爬取网页并获取最常用词的Python程序(1)

📌 相关文章

📜 爬取网页并获取最常用词的Python程序(1)

📅 最后修改于: 2023-12-03 15:27:05.381000 🧑 作者: Mango

爬取网页并获取最常用词的Python程序

本程序基于Python 3.7开发，使用了BeautifulSoup库和re库。功能为爬取指定网页上的文本内容，并统计出现次数最多的单词（去除停用词后）。

使用方法

安装依赖库

pip install beautifulsoup4
pip install lxml

执行代码

python scrapewords.py

代码实现

import requests
from bs4 import BeautifulSoup
import re
import collections


# 爬取网页内容并将其转换成文本形式
def get_text(url):
    html = requests.get(url).content
    soup = BeautifulSoup(html, 'lxml')
    for script in soup(["script", "style"]):
        script.extract()  
    text = soup.get_text()
    text = re.sub(r'\s+', ' ', text)
    return text


# 统计单词出现频率并返回出现最多的10个单词和它们的出现次数
def count_words(text):
    stop_words = set(open('stopwords.txt', 'r', encoding='utf-8').read().splitlines())
    words = re.findall(r'\b[A-Za-z]{2,}\b', text)
    words_count = collections.Counter(word.lower() for word in words if word.lower() not in stop_words)
    return words_count.most_common(10)


if __name__ == '__main__':
    url = 'https://www.python.org'
    text = get_text(url)
    words_count = count_words(text)
    print('The 10 most common words are:')
    for word, count in words_count:
        print(f'{word}: {count}')

需要准备一个停用词列表，可以从 https://github.com/goto456/stopwords/blob/master/stopwords.txt 下载使用。
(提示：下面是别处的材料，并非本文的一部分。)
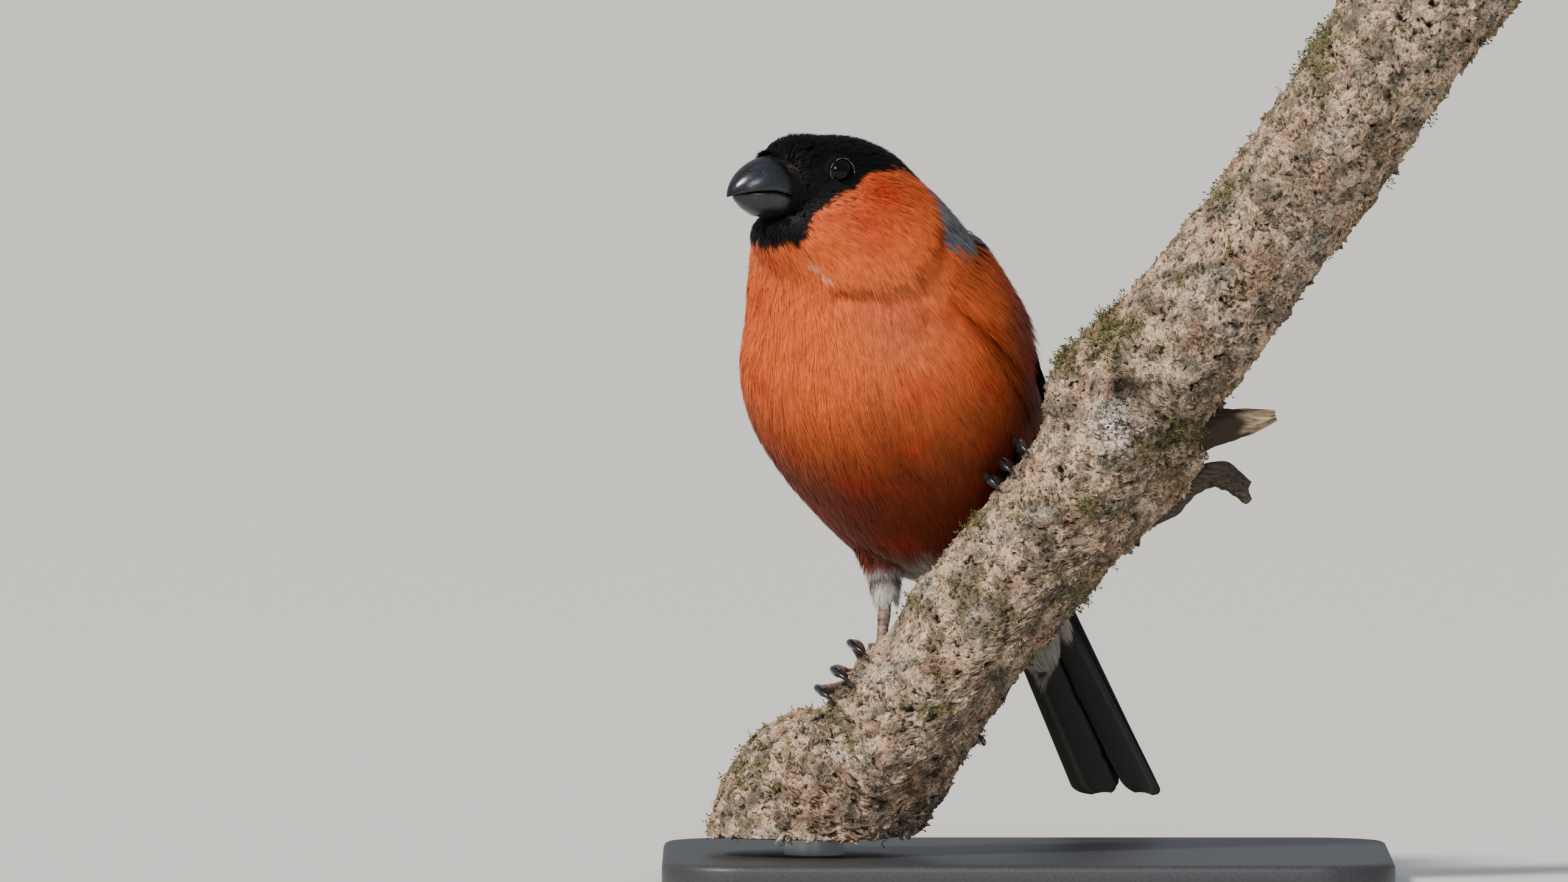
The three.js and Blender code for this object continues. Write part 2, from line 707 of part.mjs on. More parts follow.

也可以自己制作一个停用词列表。

程序解释

首先，我们通过requests库获取网页的HTML代码，然后使用BeautifulSoup库将其解析成BeautifulSoup对象。接着，我们过滤掉script和style标签，将其余内容转换成文本（去除多余空格）。最后，我们使用re.findall()获取所有英文单词。

我们需要将所有单词转换成小写形式，并去除停用词。这里我定义了一个函数count_words()，使用了Python内置库collections的Counter()函数实现。Counter()可以统计一个列表中元素出现的次数，并返回一个字典，其中每个键对应一个元素，每个值对应该元素在列表中出现的次数。

我们将所有单词转换成小写形式后，遍历列表并判断是否为停用词，如果不是就添加到words_count中进行统计。最后返回出现次数最多的前10个单词。

程序输出

输出结果为最常用的10个单词及它们的出现次数，如下所示：

The 10 most common words are:
python: 27
docs: 14
community: 9
news: 9
events: 8
release: 7
downloads: 7
program: 7
learn: 7
support: 6